◆ EXERCISE TASK ◆
Single out the lines of the material that contain "update" and copy them.
---------- SUPPLIED MATERIAL ----------
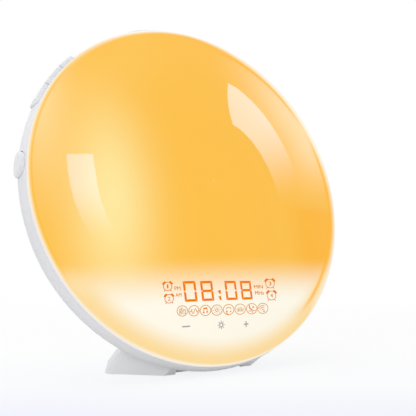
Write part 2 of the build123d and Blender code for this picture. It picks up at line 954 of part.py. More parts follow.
def rear_cover():
    inside = housing_solid(cover_wall)
    cover = housing_solid() - inside
    left, snooze = all_button_specs()
    for spec in left:
        opening = button_column(spec, button_gap, cover_radius - 9, cover_radius + 6)
        cover -= opening
        cover -= mirrored(opening)
    cover -= button_column(snooze, button_gap, cover_radius - 12, cover_radius + 6)

    additions = housing_solid(cover_wall / 2)
    posts = []
    for angle in post_angles:
        x, z = polar(post_ring, angle)
        posts.append(rod(post_radius, case_post_end(), past_back(), x, z))
    blocks = [switch_block(angle, length) for angle, length in switch_boards()[:2]]
    posts += blocks + [mirrored(block) for block in blocks]
    posts.append(switch_block(90.0, snooze_board_length()))
    seat = rod(gasket_radius, speaker_back + gasket_wall, past_back())
    seat -= rod(speaker_radius, 0, past_back())
    posts.append(around(seat, 0, speaker_z))
    for x, z in speaker_screw_places():
        posts.append(rod(speaker_boss, speaker_back, past_back(), x, z + speaker_z))
    posts.append(battery_bay())
    cover += [post & additions for post in posts]

    holes = [
        around(rod(grille_hole, speaker_back, past_back()), x, z) for x, z in grille_places()
    ]
    for angle in post_angles:
        x, z = polar(post_ring, angle)
        head_seat = back_depth(post_ring) - counterbore
        holes.append(rod(case_screw + screw_play, tray_floor, past_back(), x, z))
        holes.append(rod(case_screw * head_ratio + screw_play, head_seat, past_back(), x, z))
    for x, z in speaker_screw_places():
        end = speaker_back - flange_wall + speaker_screw_length + fit_gap
        holes.append(rod(small_screw - 0.1, speaker_back - 1, end, x, z + speaker_z))
    holes.append(rod(jack_radius - 0.6, main_back, past_back(), jack_x, socket_z))
    holes.append(rod(grommet_neck + seat_gap, main_back, past_back(), aerial_x, socket_z))
    for x in (-web_x, web_x):
        holes.append(rod(case_screw + screw_play, main_back, past_back(), x, foot_screw_z))
    cover -= holes
    return cover - bay_opening()


def case_screws():
    depth = back_depth(post_ring) - counterbore
    length = depth - tray_floor - tray_wall - 3.0
    places = [polar(post_ring, angle) for angle in post_angles]
    return group([back_screw(case_screw, length, x, depth, z) for x, z in places])


# ---- battery bay, cell and hinged door ----
def hinge_x():
    return bay_x + bay_width / 2 - door_gap - hinge_radius


def hinge_rod(radius, length):
    """A round bar along the hatch's hinge, which runs up the back beside the rim."""
    return Pos(hinge_x(), back_depth(hinge_x()) - hinge_depth, bay_z) * Cylinder(radius, length)


def battery_bay():
    """The tub that the coin cell lies in, moulded inside the cover."""
    wide = bay_width + 2 * bay_wall
    tall = bay_height + 2 * bay_wall
    return slab(wide, tall, bay_floor - bay_wall, past_back(), bay_x, bay_z)


def bay_opening():
    room = slab(bay_width, bay_height, bay_floor, past_back(), bay_x, bay_z)
    return room + hinge_rod(hinge_pin + hinge_play, bay_height + 2 * hinge_socket)


def battery_door():
    """A hatch cut from the back's own curve, turning on two stub pins beside the rim."""
    tall = bay_height - 2 * door_gap
    free_edge = bay_x - bay_width / 2 + door_gap
    wide = hinge_x() - free_edge
    plate = slab(wide, tall, bay_floor, past_back(), free_edge + wide / 2, bay_z)
    plate &= housing_solid() - housing_solid(door_wall)
    knuckle = hinge_rod(hinge_radius, tall) & housing_solid()
    pins = hinge_rod(hinge_pin, bay_height + 2 * (hinge_socket - seat_gap))
    grip_x = free_edge + grip_inset
    grip_floor = back_depth(grip_x) - grip_depth
    grip = slab(grip_width, grip_length, grip_floor, past_back(), grip_x, bay_z)
    return plate + knuckle + pins - grip


def coin_cell():
    start = bay_floor + contact_wall
    cell = rod(cell_radius, start, start + cell_height, bay_x, bay_z)
    rims = cell.edges().filter_by(GeomType.CIRCLE)
    return fillet(rims, 0.4)


def battery_contacts():
    """A flat spring plate under the cell and an upright one against its side."""
    under = slab(12, 7, bay_floor, bay_floor + contact_wall, bay_x, bay_z)
    side_x = bay_x + cell_radius + 0.2 + contact_wall / 2
    side = slab(contact_wall, 6, bay_floor, bay_floor + cell_height + 1, side_x, bay_z)
    return group([under, side])


# ---- inlet and aerial exit ----
def dc_jack():
    end = back_depth(sqrt(jack_x ** 2 + socket_z ** 2), cover_wall) - 0.4
    body = slab(jack_width, jack_width, main_back, end - 1.5, jack_x, socket_z)
    barrel = rod(jack_radius, end - 1.6, end, jack_x, socket_z)
    return body + barrel - rod(jack_bore, end - jack_depth, end + 1, jack_x, socket_z)


def jack_contact():
    """The centre pin, standing on the floor of the jack's bore."""
    end = back_depth(sqrt(jack_x ** 2 + socket_z ** 2), cover_wall) - 0.4
    pin = rod(jack_pin, end - jack_depth, end - 1.0, jack_x, socket_z)
    tip = pin.edges().sort_by(Axis.Y)[-1]
    return fillet(tip, 0.4)


def aerial_grommet():
    outer = back_depth(sqrt(aerial_x ** 2 + socket_z ** 2))
    inner = outer - cover_wall
    spread = 0.5
    grommet = turned(
        (grommet_bore, inner - 2.0), (grommet_neck + 1.0, inner - 2.0),
        (grommet_neck + 1.0, inner - spread), (grommet_neck, inner - spread),
        (grommet_neck, outer + spread), (grommet_radius, outer + spread),
        (grommet_radius - 0.6, outer + spread + 1.2), (grommet_bore, outer + spread + 1.2),
    )
    return around(grommet, aerial_x, socket_z)


# ---- foot ----
def foot_planes(inset=0.0):
    """The foot's sloping faces, moved in by inset, each with its normal outwards."""
    lift = foot_lift
    front, side = radians(front_lean), radians(side_lean)
    back, crest = radians(back_lean), radians(crest_lean)
    flank_x, flank_y = foot_wide_half - foot_front_half, foot_wide - foot_front
    flank = sqrt(flank_x ** 2 + flank_y ** 2)
    tail_x, tail_y = foot_wide_half - foot_back_half, foot_back - foot_wide
    tail = sqrt(tail_x ** 2 + tail_y ** 2)
    faces = {
        "front": ((0, foot_front, lift), (0, -cos(front), -sin(front))),
        "back": ((0, foot_back, lift), (0, cos(back), sin(back))),
        "crest": ((0, foot_wide, crest_height), (0, sin(crest), cos(crest))),
    }
    for way in (-1, 1):
        corner = (way * foot_wide_half, foot_wide, lift)
        faces[f"flank {way}"] = (corner, (way * flank_y / flank, -flank_x / flank, 0))
        out_x, out_y = tail_y / tail * cos(side), tail_x / tail * cos(side)
        faces[f"tail {way}"] = (corner, (way * out_x, out_y, sin(side)))
    return {
        name: Plane(origin=[p - inset * n for p, n in zip(point, normal)], z_dir=normal)
        for name, (point, normal) in faces.items()
    }


def shared_edges(form, *planes):
    """The edges whose ends lie in all of these planes."""
    found = []
    for edge in form.edges():
        ends = [end.center() for end in edge.vertices()]
        if all(abs(plane.to_local_coords(end).Z) < 0.01 for end in ends for plane in planes):
            found.append(edge)
    return found


def foot_form(inset=0.0):
    """The foot's outer form, with its side faces moved in by inset, before it is hollowed."""
    reach = 2 * disc_radius
    form = Pos(0, 0, foot_lift + disc_height / 2) * Box(2 * reach, 2 * reach, disc_height)
    planes = foot_planes(inset)
    for plane in planes.values():
        form = split(form, plane, keep=Keep.BOTTOM)
    rounded = shared_edges(form, planes["crest"], planes["back"])
    for way in (-1, 1):
        tail = planes[f"tail {way}"]
        for name in (f"flank {way}", "back", "crest"):
            rounded += shared_edges(form, tail, planes[name])
    form = fillet(rounded, foot_round - inset)
    return form & leaned(slab(2 * reach, 2 * reach, cover_front + 1.0, 2 * reach))


def leaned(shape):
    """From the disc's own frame to its leaning place above the foot."""
    return Pos(0, disc_back, disc_height) * Rot(-disc_lean, 0, 0) * shape


def front_recess(grow=0.0):
    """The hollow between the cheeks, under the rim."""
    half = foot_front_half - cheek_width + grow
    back = foot_front + recess_depth + grow
    return Pos(0, back - disc_radius / 2, 0) * Box(2 * half, disc_radius, 2 * recess_height)


def base_top():
    return foot_lift + base_rise + base_wall


def foot():
    outer = foot_form()
    hollow = foot_form(foot_wall) - front_recess(foot_wall)
    shell = outer - hollow - front_recess()
    core = foot_form(foot_wall / 2) - front_recess(foot_wall / 2)
    reach = 4 * disc_radius
    above = Pos(0, 0, base_top() + disc_height / 2) * Box(reach, reach, disc_height)
    for x in (-web_x, web_x):
        web = Pos(x, 0, 0) * Box(web_wall, reach, reach)
        boss = leaned(rod(foot_boss_radius, main_back, past_back(), x, foot_screw_z))
        for y in base_screw_y:
            boss += Pos(x, y, base_boss_top / 2) * Cylinder(base_boss_radius, base_boss_top)
        shell += (web + boss) & core & above
    for x in (-web_x, web_x):
        shell -= leaned(rod(case_screw - 0.15, main_back, past_back(), x, foot_screw_z))
        for y in base_screw_y:
            pilot = base_screw_seat() + base_screw_length + 1.0
            shell -= Pos(x, y, pilot / 2) * Cylinder(small_screw - 0.1, pilot)
    return shell - leaned(housing_solid(-seat_gap))


def base_plate():
    low = foot_lift + base_rise
    sheet = Pos(0, 0, low + base_wall / 2) * Box(4 * disc_radius, 4 * disc_radius, base_wall)
    plate = foot_form(foot_wall + 0.2) & sheet
    plate -= front_recess(foot_wall + 0.2)
    for x, y in pad_spots():
        plate -= Pos(x, y, 0) * Cylinder(pad_radius + seat_gap, 2 * pad_wall)
    for x in (-web_x, web_x):
        for y in base_screw_y:
            plate -= Pos(x, y, low) * Cylinder(small_screw + screw_play, 3 * base_wall)
            plate -= Pos(x, y, low) * Cylinder(small_screw * head_ratio + screw_play, 2 * head_sink)
    return plate


def pad_spots():
    return [(way * x, y) for x, y in pad_places for way in (-1, 1)]


def rubber_feet():
    pads = []
    for x, y in pad_spots():
        pad = Pos(x, y, pad_wall / 2) * Cylinder(pad_radius, pad_wall)
        pads.append(chamfer(pad.edges().sort_by(Axis.Z)[0], 0.3))
    return group(pads)


def base_screw_seat():
    return foot_lift + base_rise + head_sink


def base_screws():
    return group([
        Pos(x, y, base_screw_seat()) * Rot(180, 0, 0) * screw(small_screw, base_screw_length)
        for x in (-web_x, web_x) for y in base_screw_y
    ])


def foot_screws():
    """Driven from inside the cover through its wall into the foot's bosses."""
    reach = sqrt(web_x ** 2 + foot_screw_z ** 2)
    inner = back_depth(reach, cover_wall) - seat_gap - 0.4
    return group([
        Pos(x, inner, foot_screw_z) * Rot(90, 0, 0) * screw(case_screw, 8.0)
        for x in (-web_x, web_x)
    ])


# ---- the assembly ----
lens = front_lens()
lens_front = leaned(lens).bounding_box().min.Y
centring = Pos(0, -(lens_front + foot_back) / 2, 0)

disc_parts = {
    "front_lens": lens,
    "reflector_tray": reflector_tray(),
    "light_board": light_board(),
    "light_leds": light_leds(),
    "display_film": display_film(),
    "display_frame": display_frame(),
    "display_leds": display_leds(),
    "display_board": display_board(),
    "display_ribbon": display_ribbon(),
    "light_lead": light_lead(),
    "touch_pads": touch_pads(),
    "main_board": main_board(),
    "board_screws": board_screws(),
    "control_chip": control_chip(),
    "radio_module": radio_module(),
    "capacitors": capacitors(),
    "board_sockets": board_sockets(),
    "speaker_lead": speaker_lead(),
    "speaker_frame": speaker_frame(),
    "speaker_magnet": speaker_magnet(),
    "speaker_cone": speaker_cone(),
    "speaker_surround": speaker_surround(),
    "speaker_gasket": speaker_gasket(),
    "speaker_screws": speaker_screws(),
    "tact_switches": tact_switches(),
    "oval_switch_boards": oval_boards(),
    "key_switch_boards": key_boards(),
    "snooze_switch_board": snooze_board(),
    "switch_screws": switch_screws(),
    "rear_cover": rear_cover(),
    "case_screws": case_screws(),
    "foot_screws": foot_screws(),
    "battery_door": battery_door(),
    "coin_cell": coin_cell(),
    "battery_contacts": battery_contacts(),
    "dc_jack": dc_jack(),
    "jack_contact": jack_contact(),
    "aerial_grommet": aerial_grommet(),
}

side_buttons = {"oval": oval_spec()}
side_buttons.update(zip(("key_lower", "key_middle", "key_upper"), key_specs()))
for name, spec in side_buttons.items():
    cap, pin = button(spec), plunger(spec)
    disc_parts[f"left_{name}"] = cap
    disc_parts[f"left_{name}_plunger"] = pin
    disc_parts[f"right_{name}"] = mirrored(cap)
    disc_parts[f"right_{name}_plunger"] = mirrored(pin)
disc_parts["snooze_bar"] = button(snooze_spec())
disc_parts["snooze_plungers"] = plunger(snooze_spec())

ground_parts = {
    "foot": foot(),
    "base_plate": base_plate(),
    "rubber_feet": rubber_feet(),
    "base_screws": base_screws(),
}

os.makedirs("parts", exist_ok=True)
for name, shape in disc_parts.items():
    export_step(centring * leaned(shape), f"parts/{name}.step")
for name, shape in ground_parts.items():
    export_step(centring * shape, f"parts/{name}.step")
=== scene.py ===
from math import cos, pi, radians, sin, tan

import bmesh
import bpy
from mathutils import Matrix, Vector


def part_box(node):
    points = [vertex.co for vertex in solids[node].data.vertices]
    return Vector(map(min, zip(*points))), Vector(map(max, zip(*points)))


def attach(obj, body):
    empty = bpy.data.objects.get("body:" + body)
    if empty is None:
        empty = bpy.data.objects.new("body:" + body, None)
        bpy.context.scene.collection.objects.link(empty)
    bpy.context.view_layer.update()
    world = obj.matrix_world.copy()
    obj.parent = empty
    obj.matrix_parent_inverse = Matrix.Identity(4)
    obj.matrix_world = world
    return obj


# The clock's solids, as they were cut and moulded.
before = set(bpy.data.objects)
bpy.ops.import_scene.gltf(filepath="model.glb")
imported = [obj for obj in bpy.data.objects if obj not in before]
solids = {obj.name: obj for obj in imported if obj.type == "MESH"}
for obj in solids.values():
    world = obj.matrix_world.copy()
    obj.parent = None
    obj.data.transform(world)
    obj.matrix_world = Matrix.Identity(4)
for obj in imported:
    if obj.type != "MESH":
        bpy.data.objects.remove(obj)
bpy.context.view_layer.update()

# ---- the disc's own place ----
# The lit disc leans back on its foot. Its axis meets the plane of the lens edge
# at one point, and most pieces are laid out from there, right, back and up.
lean = radians(14.0)
edge_depth = 0.0006          # the lens is widest this far behind the edge plane
foot_reach = 0.071           # from the line where that plane meets the table to the foot's end
lens_low, lens_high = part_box("front_lens")
foot_low, foot_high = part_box("foot")
disc_radius = (lens_high.x - lens_low.x) / 2
disc_height = lens_high.z - disc_radius * cos(lean) + edge_depth * sin(lean)
disc_centre = Vector((0.0, foot_high.y - foot_reach + disc_height * tan(lean), disc_height))
disc_turn = Matrix.Translation(disc_centre) @ Matrix.Rotation(-lean, 4, "X")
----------
◆ EXPECTED ANSWER ◆
side_buttons.update(zip(("key_lower", "key_middle", "key_upper"), key_specs()))
    bpy.context.view_layer.update()
bpy.context.view_layer.update()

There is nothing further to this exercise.